The Soviet architecture helps – many of the grand boulevards are lined with blocks of flats that have little to do with the drab tower blocks that ‘Soviet’ conjures up – classical columns, large facades, arches.

It’s all pretty exciting, especially if they have a supermarket underneath where you can stock up on Russian favourite suyroks – an outer layer of chocolate, something like cream cheese inside it and then a core of whatever flavour you have chosen: blueberry, vanilla or even potato.

But you can read about Moscow in any guide, really, so I won’t bore you. You’ve seen the pictures, you’ve heard the tales. What you won’t have heard is, for example, somewhere like Yaroslavl’. The town is situated on the Volga, about four hours to the north-east of Moscow by train.

Four hours in ‘obshtiy klass’, the collective carriages are, I shan’t lie, an uncomfortable experience. But in Yaroslavl’ I had the chance to experience a bit more of authentic Russian life – a babushka! A breathing, talking, cooking, smiling babushka!

It was a good day, not least because of the meals that she put on. Word of advice – when going to Russia, break into one of their apartments and make them give you home-made kompot. Well, maybe knock rather than break in.

Yaroslavl’ is different. Despite being the size of Liverpool, it has a more provincial feel (and yes, this does mean yet more mullets.) It also has more soldiers than Moscow – which is a surprise, given how many there were in the capital in the first place.
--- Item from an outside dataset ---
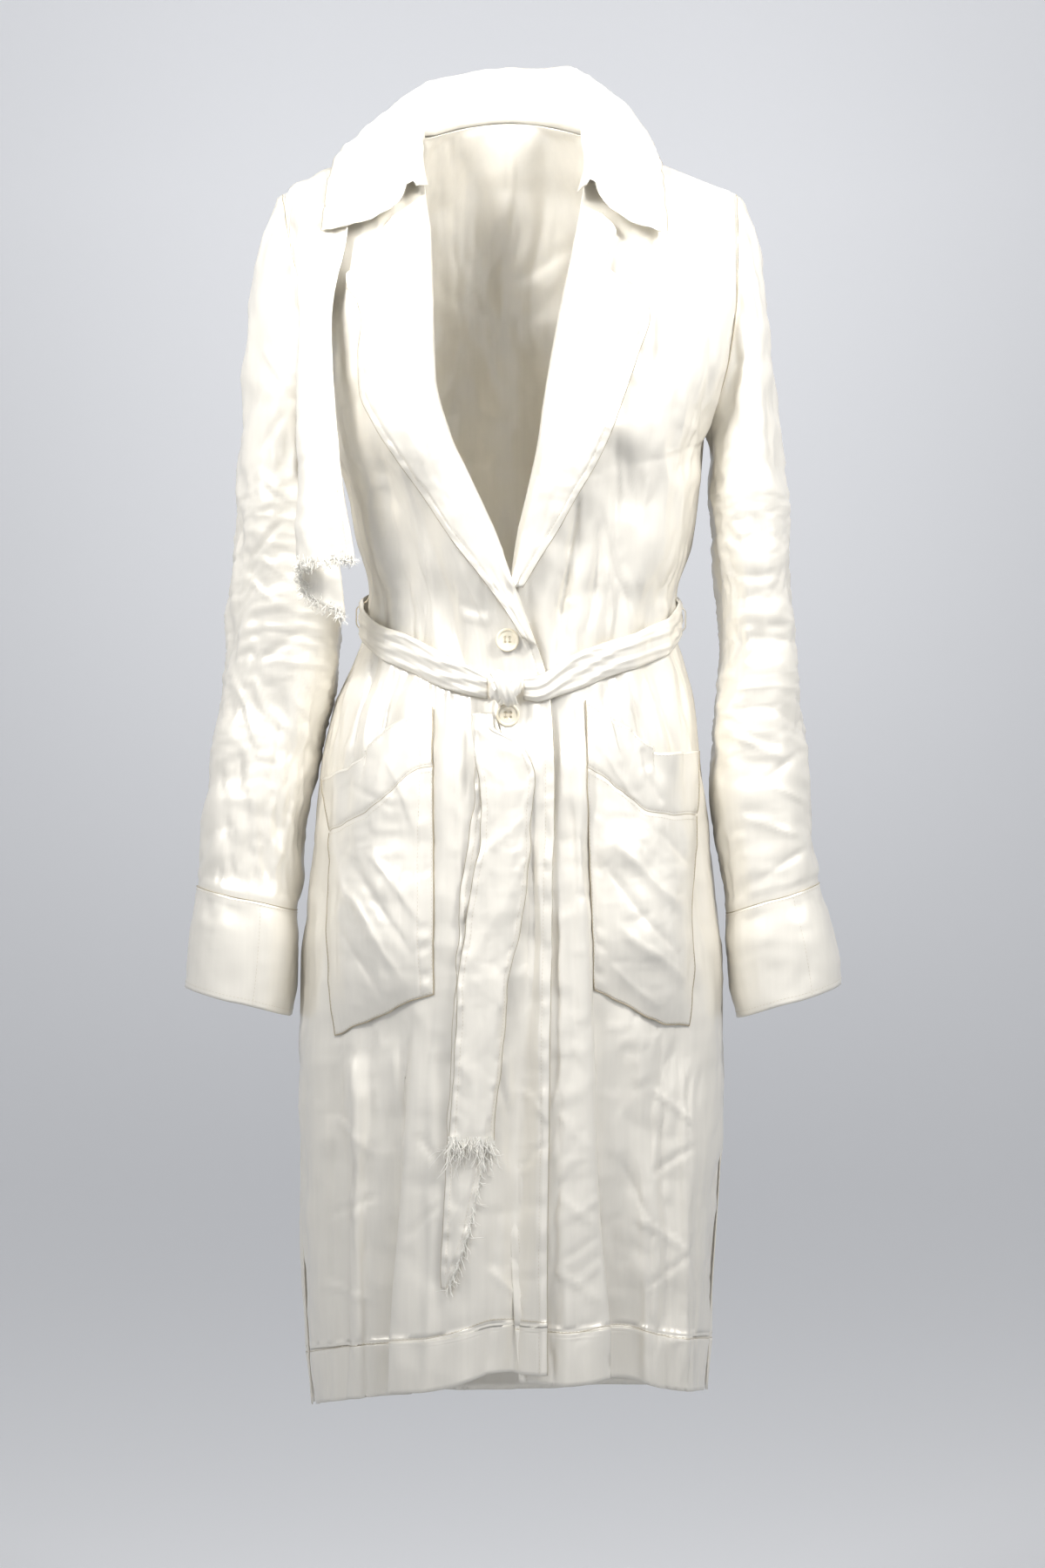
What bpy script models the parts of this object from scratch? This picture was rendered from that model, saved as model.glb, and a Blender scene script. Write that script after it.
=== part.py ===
"""Trench coat in ivory satin, worn shape, open hollow. Metres, +Z up, front faces -Y.

Every cloth piece is a wall drawn through rows worked out from the tables below
(millimetres). Origin: the middle of the neck, at shoulder height.
"""
import math
import bpy
import numpy as np
from mathutils import Vector
from mathutils.bvhtree import BVHTree

for old in list(bpy.data.objects):
    bpy.data.objects.remove(old, do_unlink=True)

MM = 0.001
WALL = 0.0016          # cloth wall
SEAM = 0.0005          # parting at a seam
LAP = 0.0022           # a piece lying on another: clear of its face
BUTTON_D = 0.021
BUTTON_H = 0.0036
BELT_W = 0.050         # belt, flat
BELT_TIED_W = 0.028    # belt, gathered round the waist
ARM_DEPTH_HALF = 0.111 # armhole, half its height
ARM_Y_HALF = 0.064     # armhole, half its depth
SIDE_SEAM_TOP = -0.264


def table(heads, *rows):
    """A table by its column names, in metres where the head is a length."""
    names = heads.split()
    return {n: np.array([r[i] for r in rows], float) for i, n in enumerate(names)}


def smooth(xs, ys, x):
    """Value of a column at x, without overshoot between rows."""
    xs = np.asarray(xs, float)
    ys = np.asarray(ys, float)
    if xs[0] > xs[-1]:
        xs, ys = xs[::-1], ys[::-1]
    h = np.diff(xs)
    d = np.diff(ys) / h
    m = np.zeros_like(ys)
    both = d[:-1] * d[1:]
    den = np.where(both > 0, d[:-1] + d[1:], 1.0)
    m[1:-1] = np.where(both > 0, 2 * both / den, 0)
    m[0], m[-1] = d[0], d[-1]
    x = np.clip(x, xs[0], xs[-1])
    i = np.clip(np.searchsorted(xs, x, side="right") - 1, 0, len(xs) - 2)
    t = (x - xs[i]) / h[i]
    return ((1 + 2 * t) * (1 - t) ** 2 * ys[i] + t * (1 - t) ** 2 * h[i] * m[i]
            + t * t * (3 - 2 * t) * ys[i + 1] + t * t * (t - 1) * h[i] * m[i + 1])


# side seam and back, by height (mm)
SIDE = table("z x_right x_left back back_n",
             (-264, -161, 179, 108, 2.5),
             (-300, -150, 176, 106, 2.5),
             (-364, -138, 168, 98, 2.4),
             (-408, -129, 154, 90, 2.3),
             (-444, -133, 153, 88, 2.2),
             (-470, -142, 159, 94, 2.2),
             (-509, -159, 169, 110, 2.2),
             (-552, -168, 174, 124, 2.3),
             (-640, -178, 183, 136, 2.4),
             (-784, -191, 196, 140, 2.4),
             (-900, -192, 195, 141, 2.4),
             (-1040, -189, 187, 142, 2.4),
             (-1154, -181, 180, 143, 2.4))

# armhole, by height (mm)
ARM = table("z x_right x_left",
            (-42, -206, 206),
            (-90, -198, 206),
            (-140, -186, 205),
            (-200, -171, 198),
            (-264, -161, 179))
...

Uniforms everywhere – there was a military band trying to tune up on a corner, though I didn’t wait around to hear them.

The place is also full of churches, everywhere you turn. The town was a capital of Russia for a while, and also the second biggest city before Peter the Great built his new capital in 1703. There is a small Kremlin, impressive cathedrals, and of course the Volga.

Europe’s biggest river is, well, big. And dirty. On closer inspection it seems a curious mix of brown and purple with interesting rainbow splatters floating past you. Pretty.
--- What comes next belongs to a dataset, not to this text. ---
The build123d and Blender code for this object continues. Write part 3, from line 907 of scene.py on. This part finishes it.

What is really beautiful though, is the price of beer. A quick trip to the supermarket reveals bottles of two and a half litre for about fifty five roubles. At an exchange rate of about forty two roubles to the pound, you can do the math. Basically it equals lots of Russians with lots of bottles in their hands.

Surprisingly, they seem to function fine. Not many places would tolerate the sight of a woman ambling along with her little child, all the while sipping from a bottle of Baltika 3 – but in Russia, it’s a matter of course.
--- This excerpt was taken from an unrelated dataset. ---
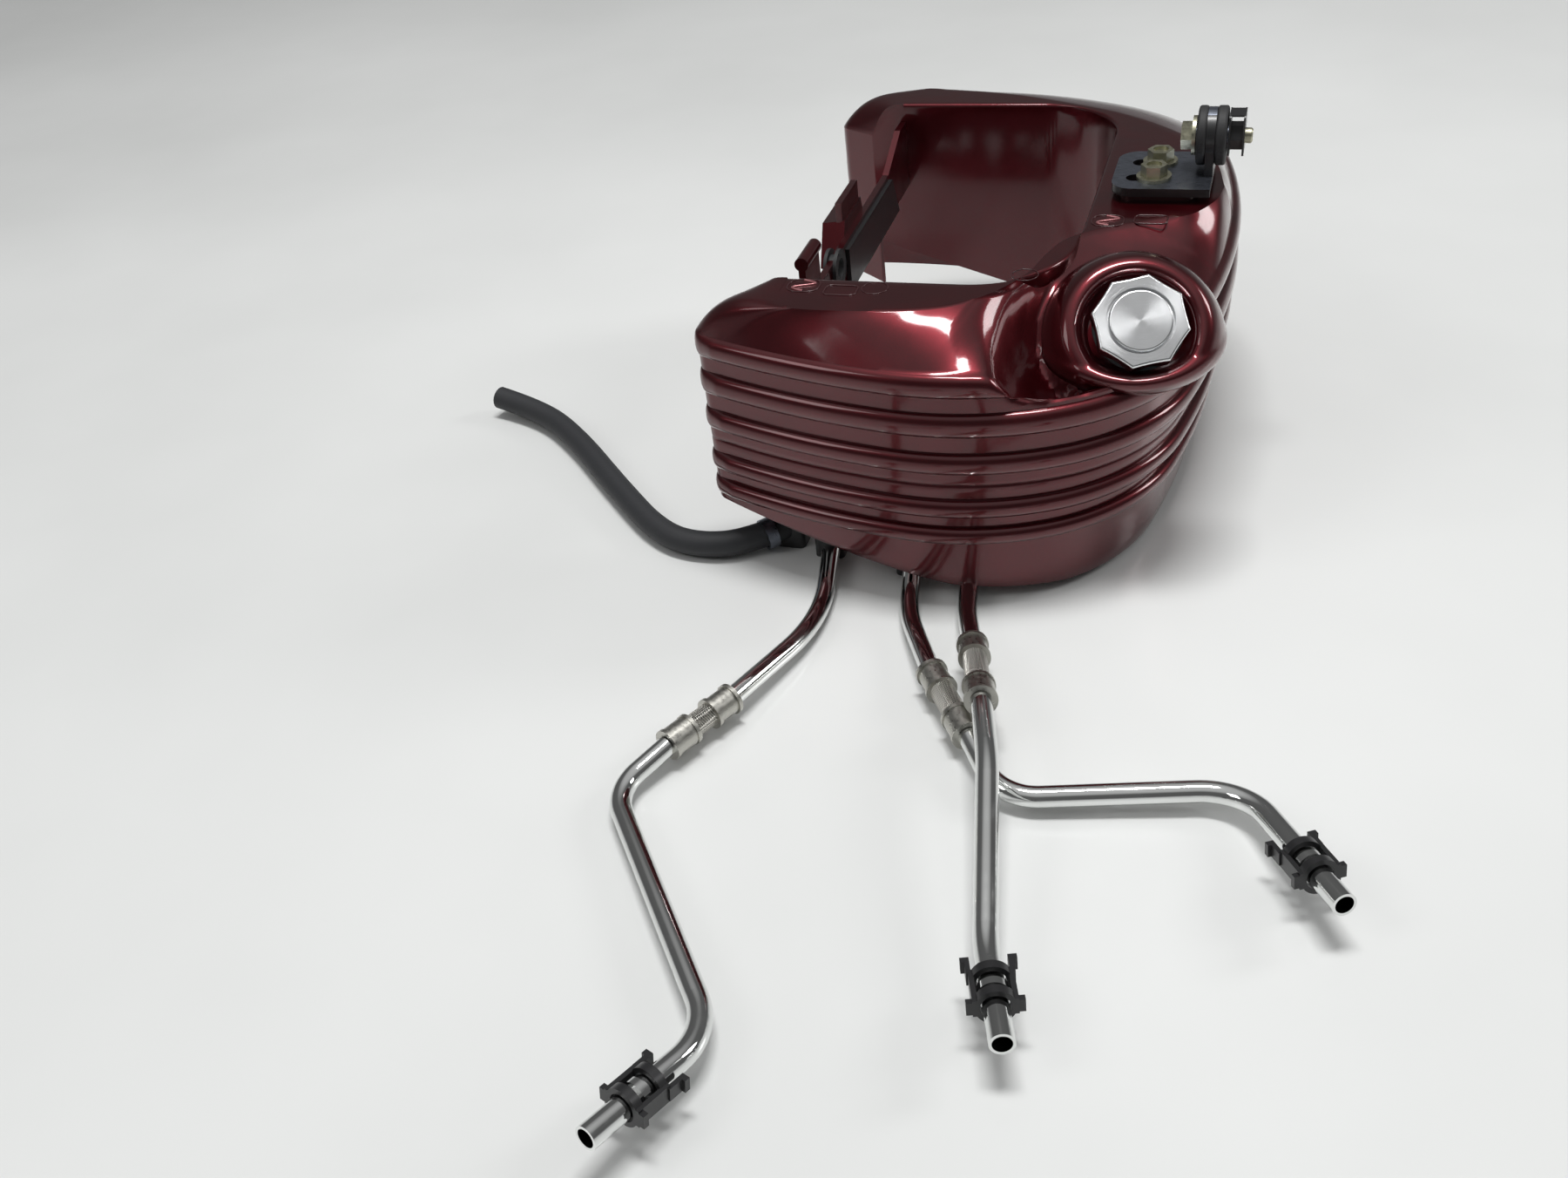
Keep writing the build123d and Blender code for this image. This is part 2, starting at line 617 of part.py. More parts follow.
def bend_radii(points):
    """The largest smooth radius at each inner point of a hose."""
    radii = []
    for a, b, c in zip(points[:-2], points[1:-1], points[2:]):
        u = Vector(*b) - Vector(*a)
        v = Vector(*c) - Vector(*b)
        half = radians(u.get_angle(v)) / 2
        radii.append(0.45 * min(u.length, v.length) / tan(half))
    return radii


hose_bends = bend_radii(hose_points)
print("hose bends", [round(r, 1) for r in hose_bends])
hose_start = Vector(*hose_points[0])
hose_dir = (Vector(*hose_points[1]) - hose_start).normalized()
drain_fitting = fitting(drain_foot, height=16) - spin(hose_start, hose_dir, [(0, 30, HOSE)], 0)
save(drain_fitting, "drain_fitting")
save(tube(hose_points, hose_bends, HOSE, 0), "drain_hose")
save(spin(hose_start, hose_dir, [(9.6, 14.6, HOSE + 2.4)], HOSE), "hose_clamp")
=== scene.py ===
"""Looks of the horseshoe oil tank: candy red shells, spun cap, chrome lines, rubber hose.

Everything is in metres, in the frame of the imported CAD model.
"""
import json
from math import acos, cos, pi, radians, sin, sqrt, tan

import bmesh
import bpy
import numpy as np
from mathutils import Matrix, Vector


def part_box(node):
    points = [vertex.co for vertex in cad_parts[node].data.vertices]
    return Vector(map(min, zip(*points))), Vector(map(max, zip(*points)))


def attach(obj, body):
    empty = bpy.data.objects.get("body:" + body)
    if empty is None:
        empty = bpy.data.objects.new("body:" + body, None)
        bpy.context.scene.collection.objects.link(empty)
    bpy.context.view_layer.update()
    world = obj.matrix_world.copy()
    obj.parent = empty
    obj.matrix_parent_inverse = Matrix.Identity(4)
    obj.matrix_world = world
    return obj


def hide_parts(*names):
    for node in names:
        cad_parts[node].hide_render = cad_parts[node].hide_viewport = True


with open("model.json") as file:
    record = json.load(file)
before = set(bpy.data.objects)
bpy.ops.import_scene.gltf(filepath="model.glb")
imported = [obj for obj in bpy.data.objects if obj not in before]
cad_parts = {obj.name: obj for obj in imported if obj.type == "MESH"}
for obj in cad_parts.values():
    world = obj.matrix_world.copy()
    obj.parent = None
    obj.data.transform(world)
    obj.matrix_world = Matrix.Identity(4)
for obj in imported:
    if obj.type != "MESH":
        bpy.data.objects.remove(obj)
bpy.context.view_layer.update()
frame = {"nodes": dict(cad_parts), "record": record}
nodes = frame["nodes"]
MM = 0.001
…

The remnants of old times are also absolutely great. There are not only statues of Lenin and hostels named after him, but bars called USSR and Che. I recommend the latter – good milkshakes and those excellent radios you’d expect to see in Cuba circa Castro’s rise to power. It was all my dreams come true.

And then there was the weather! Sunny. Hot. Un-British. Bizarre. Russia is really not what you’d expect.
Of course there are horror stories. The visa application process can be a nightmare. The country is rising again and is starting to challenge the legacy of Yeltsin’s years, which is of course disconcerting to the West. The KGB simply changed its letters. But there are horror stories everywhere.

Russia also has charm, culture and history. A country that gave humanity Dostoevsky, Tchaikovsky, Tolstoy or Pushkin can be excused for giving us Dima Bilan (well, we will be subjected to him sometime in early May when Eurovision comes around).

Moscow may be dusty but it is also grand and breath-taking. The Volga may seem like a big oil-slick, but it is also serene. People do not carry wires. The police ignore you. A babushka may even feed you.

And for all that you should give it a go, even if Lenin is being re-waxed. Wearing shorts in Churchill’s ‘riddle, wrapped in a mystery, inside an enigma’ is a good barometer of our new Cold War.